• **Available data**:
— BEGIN —

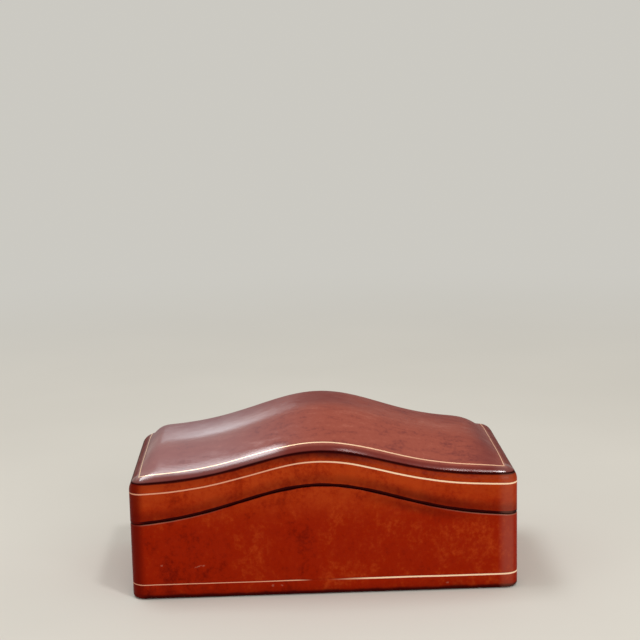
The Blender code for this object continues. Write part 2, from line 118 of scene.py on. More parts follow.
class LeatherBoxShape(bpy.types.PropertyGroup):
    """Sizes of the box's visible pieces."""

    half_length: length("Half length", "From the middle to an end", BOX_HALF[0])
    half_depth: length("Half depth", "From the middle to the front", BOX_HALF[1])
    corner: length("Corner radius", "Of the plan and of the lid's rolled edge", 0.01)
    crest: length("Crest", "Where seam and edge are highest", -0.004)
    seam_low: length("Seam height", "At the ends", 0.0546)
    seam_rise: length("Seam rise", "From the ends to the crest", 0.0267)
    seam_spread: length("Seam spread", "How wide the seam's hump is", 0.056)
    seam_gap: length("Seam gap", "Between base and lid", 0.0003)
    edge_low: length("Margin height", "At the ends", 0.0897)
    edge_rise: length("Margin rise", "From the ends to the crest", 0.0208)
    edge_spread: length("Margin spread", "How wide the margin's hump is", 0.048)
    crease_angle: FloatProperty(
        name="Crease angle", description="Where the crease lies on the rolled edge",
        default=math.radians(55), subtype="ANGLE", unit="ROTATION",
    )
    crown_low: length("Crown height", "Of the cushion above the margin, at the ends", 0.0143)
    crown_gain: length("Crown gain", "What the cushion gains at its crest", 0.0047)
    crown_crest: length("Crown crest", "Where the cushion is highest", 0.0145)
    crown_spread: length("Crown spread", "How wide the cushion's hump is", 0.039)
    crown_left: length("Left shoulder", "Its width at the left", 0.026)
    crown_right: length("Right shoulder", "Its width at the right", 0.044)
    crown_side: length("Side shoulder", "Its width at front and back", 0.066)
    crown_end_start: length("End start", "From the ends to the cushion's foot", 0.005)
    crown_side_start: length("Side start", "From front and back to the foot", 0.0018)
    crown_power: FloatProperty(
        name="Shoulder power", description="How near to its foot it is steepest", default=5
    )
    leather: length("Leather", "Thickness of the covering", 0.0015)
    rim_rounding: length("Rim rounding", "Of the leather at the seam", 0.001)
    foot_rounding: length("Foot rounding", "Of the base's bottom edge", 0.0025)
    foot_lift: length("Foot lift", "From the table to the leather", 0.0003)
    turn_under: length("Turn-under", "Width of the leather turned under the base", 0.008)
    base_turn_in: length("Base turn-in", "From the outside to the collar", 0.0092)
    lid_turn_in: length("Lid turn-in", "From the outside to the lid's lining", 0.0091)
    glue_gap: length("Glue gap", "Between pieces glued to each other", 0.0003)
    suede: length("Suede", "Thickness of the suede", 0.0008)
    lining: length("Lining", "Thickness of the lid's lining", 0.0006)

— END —

• **Exercise task**: Everything from the first line of the material through the line containing "of the box's" is to be printed exactly; lines after that are to be left out.

• **Exercise output**:
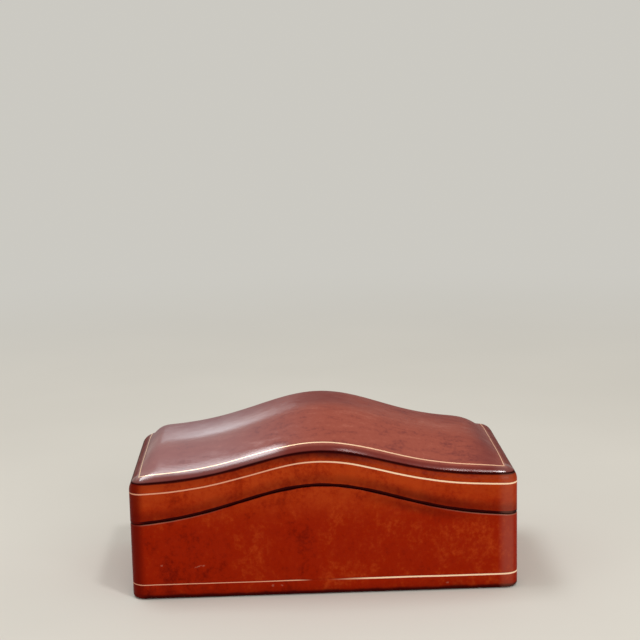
The Blender code for this object continues. Write part 2, from line 118 of scene.py on. More parts follow.
class LeatherBoxShape(bpy.types.PropertyGroup):
    """Sizes of the box's visible pieces."""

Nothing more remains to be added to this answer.